Monopolistic competition refers to a market in which many firms operate, selling products that are similar but slightly differentiated. These firms compete on the basis of brand, quality, packaging, or other non-price factors. Because products are not identical, each firm enjoys some degree of market power, although this power is limited due to the presence of close substitutes. Entry and exit are relatively easy in this market structure, allowing new firms to join whenever profits rise. As a result, firms in monopolistic competition face a highly elastic demand curve and must engage in continuous innovation and promotion to maintain their customer base.

In contrast, a monopoly exists when a single firm controls the entire supply of a product for which no close substitutes exist. This firm becomes the sole seller, meaning it has significant control over price and output decisions. Entry into a monopolistic market is extremely difficult due to high barriers such as patents, government licenses, or control over essential resources. A monopolist faces a downward-sloping demand curve because the firm itself represents the entire industry. This allows the monopolist to set prices above marginal cost, often earning long-run abnormal profits. However, consumers may suffer because of higher prices, limited choices, and lack of competition.

The key differences between the two market structures arise from the number of firms, product differentiation, degree of price control, nature of demand curve, and entry barriers. While monopolistic competition encourages diversity, innovation, and consumer choice, monopoly restricts competition and may lead to inefficiency.

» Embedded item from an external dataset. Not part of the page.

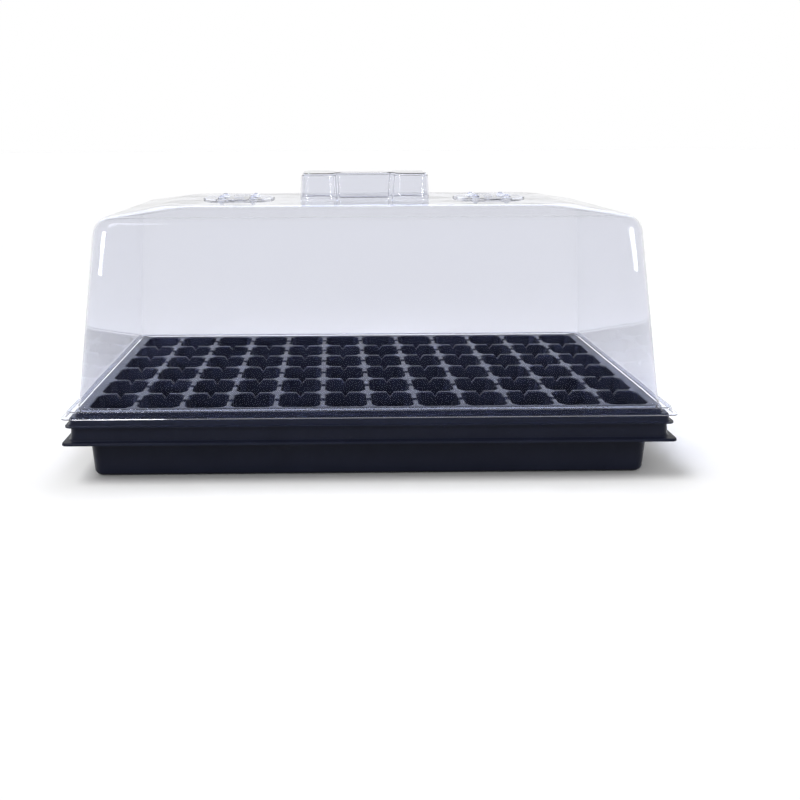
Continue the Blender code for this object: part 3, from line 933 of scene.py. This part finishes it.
@dataclass(frozen=True)
class VentDial:
    """A dial: slotted disc, finger bumps, and a pin whose head snaps in under the roof.

    Attributes:
        vent: The vent that it closes.
        slots: Its slots.
        roof: Height of the roof that it lies on.
    """

    vent: Vent
    slots: VentSlots
    roof: float
    rest_gap: float = 0.3 * MM
    sheet: float = 1.5 * MM
    edge_round: float = 0.6 * MM
    bump_count: int = 4
    bump_radius: float = 22.0 * MM  # to the middle of a bump
    bump_size: float = 4.5 * MM
    bump_draft: float = 0.7 * MM
    bump_crown: float = 1.4 * MM
    bump_crown_steps: int = 4
    bump_steps: int = 24  # edges round a bump
    boss: float = 5.0 * MM  # radius of the low boss over the pin
    boss_rise: float = 0.6 * MM
    pin: float = 3.0 * MM
    head: float = 5.0 * MM
    head_height: float = 1.6 * MM
    pin_steps: int = 32  # edges round the pin and the boss
    disc_steps: int = 72  # edges round the disc

    def _flat_circle(self, mesh: BMesh, centre: Vector, radius: float, steps: int) -> BMFace:
        """Lay a round face of this many edges in a mesh, and return it, looking up."""
        verts = bmesh.ops.create_circle(
            mesh, cap_ends=True, segments=steps, radius=radius, matrix=Matrix.Translation(centre)
        )["verts"]
        face = verts[0].link_faces[0]
        face.normal_update()
        if face.normal.z < 0:
            face.normal_flip()
        return face

    def _raised(self, mesh: BMesh, upper: float, high: float) -> None:
        """Raise the finger bumps and the boss out of the disc's upper face."""
        rise = high - upper
        hollow = self.bump_crown / 2
        profile = hollow_arc(hollow, FOLD_STEPS)
        profile.append((self.bump_draft, rise - hollow - self.bump_crown))
        profile += crown_arc(self.bump_crown, self.bump_crown_steps)
        for number in range(self.bump_count):
            turn = 2 * math.pi * (number + 0.5) / self.bump_count
            place = Vector((math.cos(turn), math.sin(turn), 0)) * self.bump_radius
            place.z = upper
            foot = self._flat_circle(mesh, place, self.bump_size, self.bump_steps)
            raise_rim(mesh, foot, profile)
        boss = self._flat_circle(mesh, Vector((0, 0, upper)), self.boss, self.pin_steps)
        raise_rim(mesh, boss, crown_arc(self.boss_rise, FOLD_STEPS))

    def build(self, finish: bpy.types.Material) -> bpy.types.Object:
        """Mould the dial out of a material, and return it."""
        low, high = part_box(self.vent.value)
        radius = (high.x - low.x) / 2
        lower = self.roof + self.rest_gap
        upper = lower + self.sheet
        mesh = bmesh.new()
        rim = bmesh.ops.create_circle(
            mesh,
            segments=self.disc_steps,
            radius=radius - self.edge_round,
            matrix=Matrix.Translation((0, 0, upper)),
        )["verts"]
        for inward, upward in reversed(crown_arc(self.edge_round, FOLD_STEPS)):
            rim = verts_of(bmesh.ops.extrude_edge_only(mesh, edges=edges_among(rim))["geom"])
            reach = Vector(rim[0].co[:2]).length
            grow = (reach + inward) / reach
            bmesh.ops.scale(mesh, vec=(grow, grow, 1.0), verts=rim)
            bmesh.ops.translate(mesh, vec=(0, 0, -upward), verts=rim)
        absorb(mesh, self.slots.outlines(Vector((0, 0, upper))))
        self._raised(mesh, upper, high.z)
        fill_flat(mesh, upper)
        sides = [e for e in mesh.edges if len(e.link_faces) == 1]
        dropped = verts_of(bmesh.ops.extrude_edge_only(mesh, edges=sides)["geom"])
        for vert in dropped:
            vert.co.z = lower
        pin = self._flat_circle(mesh, Vector((0, 0, lower)), self.pin, self.pin_steps)
        fill_flat(mesh, lower)
        head_top = low.z + self.head_height
        wider = self.head / self.pin
        for widen, level in ((1.0, head_top), (wider, head_top), (1.0 / wider, low.z)):
            pin = push_face(mesh, pin)
            bmesh.ops.scale(mesh, vec=(widen, widen, 1.0), verts=pin.verts[:])
            drop = level - pin.verts[0].co.z
            bmesh.ops.translate(mesh, vec=(0, 0, drop), verts=pin.verts[:])
        middle = self.vent.middle
        bmesh.ops.translate(mesh, vec=(middle.x, middle.y, 0), verts=mesh.verts)
        return make_piece(mesh, f"{self.vent.value}_moulding", finish)


# ---- the studio


@dataclass(frozen=True)
class Softbox:
    """A square of even light.

    Attributes:
        name: Its name.
        place: Where it stands.
        aim: The point that it faces.
        size: Its width and height.
        power: Its power in watts.
        flagged: Whether it lights all pieces and is hidden from what they mirror. Otherwise it
            shows only there, as a streak on the clear pieces.
        colour: Colour of its light.
    """

    name: str
    place: tuple[float, float, float]
    aim: tuple[float, float, float]
    size: tuple[float, float]
    power: float
    flagged: bool
    colour: str = "#ffffff"

    def light(self, lit: bpy.types.Collection) -> None:
        """Light some pieces. The paper is never among them, so that it stays even."""
        data = bpy.data.lights.new(self.name, "AREA")
        data.shape = "RECTANGLE"
        data.size, data.size_y = self.size
        data.energy = self.power
        data.color = linear(self.colour)[:3]
        facing = Vector(self.aim) - Vector(self.place)
        turned = facing.to_track_quat("-Z", "Y").to_matrix().to_4x4()
        lamp = add_object(self.name, data, Matrix.Translation(self.place) @ turned)
        lamp.light_linking.receiver_collection = lit
        lamp.visible_glossy = not self.flagged
        lamp.visible_transmission = lamp.visible_diffuse = self.flagged


@dataclass(frozen=True)
class Studio:
    """Plain white surroundings: paper floor, bright sky of light, softboxes and the camera."""

    horizon: float = 1.0
    zenith: float = 0.5
    zenith_height: float = 0.75  # sine of the height above the horizon where the sky is darkest
    level_height: float = 0.2  # sine of the height up to which it stays white
    fill: float = 1.65
    fill_spread: float = math.radians(30)
    fill_from: tuple[float, float, float] = (-0.45, -0.15, 0.9)
    floor_half: float = 14.0
    floor_drop: float = 0.2 * MM  # keeps the paper clear of the tray's underside
    camera_place: tuple[float, float, float] = (-0.0332, -0.8206, 0.3041)
    camera_pitch: float = math.radians(5.37)  # below the horizon
    camera_yaw: float = math.radians(0.61)  # towards +X
    camera_roll: float = math.radians(-0.24)
    lens: float = 36.29
    frame_shift: tuple[float, float] = (0.075, -0.2375)
    clip: tuple[float, float] = (0.01, 100.0)  # nearest and furthest that the camera sees
    boxes: tuple[Softbox, ...] = (
        Softbox("sheen_left", (-1.4, -0.75, 0.5), (0, 0, 0.2), (0.5, 0.6), 95.0, False),
        Softbox("sheen_right", (1.4, -0.8, 0.5), (0, 0, 0.2), (0.5, 0.6), 85.0, False),
        Softbox("softbox_left", (-1.36, -0.85, 0.75), (0, 0, 0.1), (0.4, 0.6), 34.0, True),
        Softbox("softbox_right", (1.4, -0.9, 0.75), (0, 0, 0.1), (0.4, 0.6), 30.0, True),
        Softbox("softbox_back", (0.0, 2.2, 0.95), (0, 0, 0.1), (3.2, 0.6), 10.0, True, "#d6e2ff"),
    )

    def _floor(self) -> bpy.types.Object:
        """Lay the paper."""
        mesh = bmesh.new()
        bmesh.ops.create_grid(mesh, x_segments=1, y_segments=1, size=self.floor_half)
        bmesh.ops.translate(mesh, vec=(0, 0, -self.floor_drop), verts=mesh.verts)
        data = bpy.data.meshes.new("paper_floor")
        mesh.to_mesh(data)
        mesh.free()
        data.materials.append(StudioPaper().material())
        return add_object("paper_floor", data)

    def _camera(self) -> None:
        """Set the camera up in front of the set's long side."""
        data = bpy.data.cameras.new("camera")
        data.lens = self.lens
        data.shift_x, data.shift_y = self.frame_shift
        data.clip_start, data.clip_end = self.clip
        place = (
            Matrix.Translation(self.camera_place)
            @ Matrix.Rotation(-self.camera_yaw, 4, "Z")
            @ Matrix.Rotation(math.pi / 2 - self.camera_pitch, 4, "X")
            @ Matrix.Rotation(self.camera_roll, 4, "Z")
        )
        bpy.context.scene.camera = add_object("camera", data, place)

    def _sky(self) -> None:
        """Surround the set with white that darkens towards the ceiling."""
        world = bpy.data.worlds.new("white_studio")
        world.use_nodes = True
        tree = world.node_tree
        view = add_node(tree, "ShaderNodeTexCoord", {}).outputs["Generated"]
        height = add_node(tree, "ShaderNodeSeparateXYZ", {"Vector": view}).outputs["Z"]
        level = remap(
            height,
            (self.level_height, self.zenith_height),
            (self.horizon, self.zenith),
            interpolation_type="SMOOTHSTEP",
        )
        feed(tree.nodes["Background"], {"Color": linear("#ffffff"), "Strength": level})
        bpy.context.scene.world = world

    def _fill(self) -> None:
        """Hang a very broad, soft lamp over the set."""
        data = bpy.data.lights.new("ceiling_fill", "SUN")
        data.energy = self.fill
        data.angle = self.fill_spread
        turned = Vector(self.fill_from).to_track_quat("Z", "Y").to_matrix().to_4x4()
        add_object("ceiling_fill", data, turned)

    def build(self, black: list[bpy.types.Object], clear: list[bpy.types.Object]) -> None:
        """Put the whole studio up.

        Args:
            black: The black pieces of the set.
            clear: Its clear pieces.
        """
        bpy.context.scene.view_settings.view_transform = "Standard"
        lit = {}
        for name, pieces in (("all_pieces", black + clear), ("clear_pieces", clear)):
            lit[name] = bpy.data.collections.new(name)
            for piece in pieces:
                lit[name].objects.link(piece)
        self._sky()
        self._camera()
        self._fill()
        for box in self.boxes:
            box.light(lit["all_pieces" if box.flagged else "clear_pieces"])
        self._floor()


# ---- the set


def place_piece(piece: bpy.types.Object, body: str, stands_for: list[str]) -> None:
    """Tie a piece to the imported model.

    Args:
        piece: The finished piece.
        body: The body that it moves with.
        stands_for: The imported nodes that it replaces.
    """
    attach(piece, body)
    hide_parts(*stands_for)
    LOG.info("%s: %d faces, on %s", piece.name, len(piece.data.polygons), body)


def main() -> None:
    """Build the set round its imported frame, then the studio."""
    logging.basicConfig(level=logging.INFO, format="%(name)s %(message)s")
    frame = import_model()
    insert = CellTray.from_frame(frame["nodes"])
    insert_finish = FormedStyrene("vacuum_formed_styrene_thin").material()
    columns = [name for name in frame["nodes"] if name.startswith("cell_column_")]
    cell_tray = insert.build(insert_finish)
    place_piece(cell_tray, "cell_tray", ["cell_tray_rim", *columns])
    water_finish = FormedStyrene("vacuum_formed_styrene_heavy", wear=0.46, polish=0.3).material()
    water_tray = WaterTray.from_frame(insert).build(water_finish)
    place_piece(water_tray, "base_tray", ["base_tray"])
    slots = VentSlots()
    dome_form = HumidityDome.from_frame(insert, [vent.middle for vent in Vent], slots)
    dome = dome_form.build(ClearSheet("clear_formed_pet").material())
    place_piece(dome, "dome", ["dome"])
    dial_finish = ClearSheet("clear_moulded_styrene", ior=1.1, wave_depth_mm=0.03).material()
    dials = [VentDial(vent, slots, dome_form.roof).build(dial_finish) for vent in Vent]
    for vent, dial in zip(Vent, dials):
        place_piece(dial, vent.value, [vent.value])
    Studio().build([cell_tray, water_tray], [dome, *dials])


if __name__ == "__main__":
    main()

Thus, understanding these distinctions helps evaluate market behaviour and the impact on welfare.

Short-Period vs. Long-Period Equilibrium

Under perfect competition, the equilibrium of an industry can be examined in two distinct time frames—the short period and the long period. These two differ mainly in terms of flexibility of output, adjustment of firms, and availability of factors.

  • In the short period, some inputs such as capital, machinery, or plant size remain fixed, while only labour and raw materials can vary. Therefore, firms can change their level of production only within the limits of existing capacity. The number of firms in the industry also remains the same because entry and exit require time. A firm reaches short-period equilibrium when its marginal cost equals marginal revenue. Depending on cost conditions, a firm may earn supernormal profit, normal profit, or even incur loss, but it continues operating as long as it covers its variable costs.
  • In contrast, the long-period equilibrium provides enough time for all adjustments to take place. All inputs become variable, allowing firms to change plant size, install new technology, or expand production. Most importantly, firms can freely enter or exit the industry. This competitive pressure ensures that only normal profits prevail in the long run. If existing firms earn abnormal profits, new firms will enter, increasing supply and reducing price until profits fall to normal levels. Similarly, if firms face losses, some will exit, reducing supply and raising price until remaining firms earn normal profits. Thus, long-period equilibrium occurs where demand equals supply, and each firm produces at the minimum point of its long-run average cost curve.

The key difference between the two lies in the degree of flexibility: short-period equilibrium reflects temporary adjustments with fixed capacity, while long-period equilibrium reflects full adjustments with free entry and exit. This distinction is essential for understanding how perfectly competitive industries regulate price and output over time.

The Role of Collective Bargaining

Collective bargaining refers to the process through which employers and employees, represented by trade unions or workers’ associations, negotiate with each other to determine the terms and conditions of employment. It is a form of joint decision-making that aims to maintain harmony in industrial relations by encouraging dialogue rather than conflict. Through collective bargaining, workers collectively present their demands regarding wages, working hours, job security, bonuses, health and safety, and other workplace issues. The employer, on the other hand, presents the constraints and expectations of the organisation. The goal is to arrive at a mutually acceptable agreement that balances the interests of both sides.

One of the important features of collective bargaining is that it is collective, meaning individual employees do not negotiate separately. Collective action gives workers greater bargaining power, particularly in industries where individual workers may lack influence. Another essential feature is that it is a continuous process. Even after an agreement is reached, discussions continue over new issues or implementation of existing agreements. Collective bargaining is also flexible because it involves compromise and adjustment from both parties to reach a favourable solution.

Collective bargaining plays a significant role in reducing industrial disputes. When negotiations are conducted in a structured and cooperative manner, it prevents strikes, lockouts, and other forms of conflict. The process also promotes transparency, trust, and mutual respect between workers and management. Moreover, it provides workers with a sense of participation in decision-making and ensures that their voices are heard. For employers, it improves productivity by creating a stable and motivated workforce.

In conclusion, collective bargaining is an essential mechanism of modern industrial relations. It helps maintain workplace peace, protects workers’ rights, and ensures fair and equitable conditions of employment through constructive negotiation.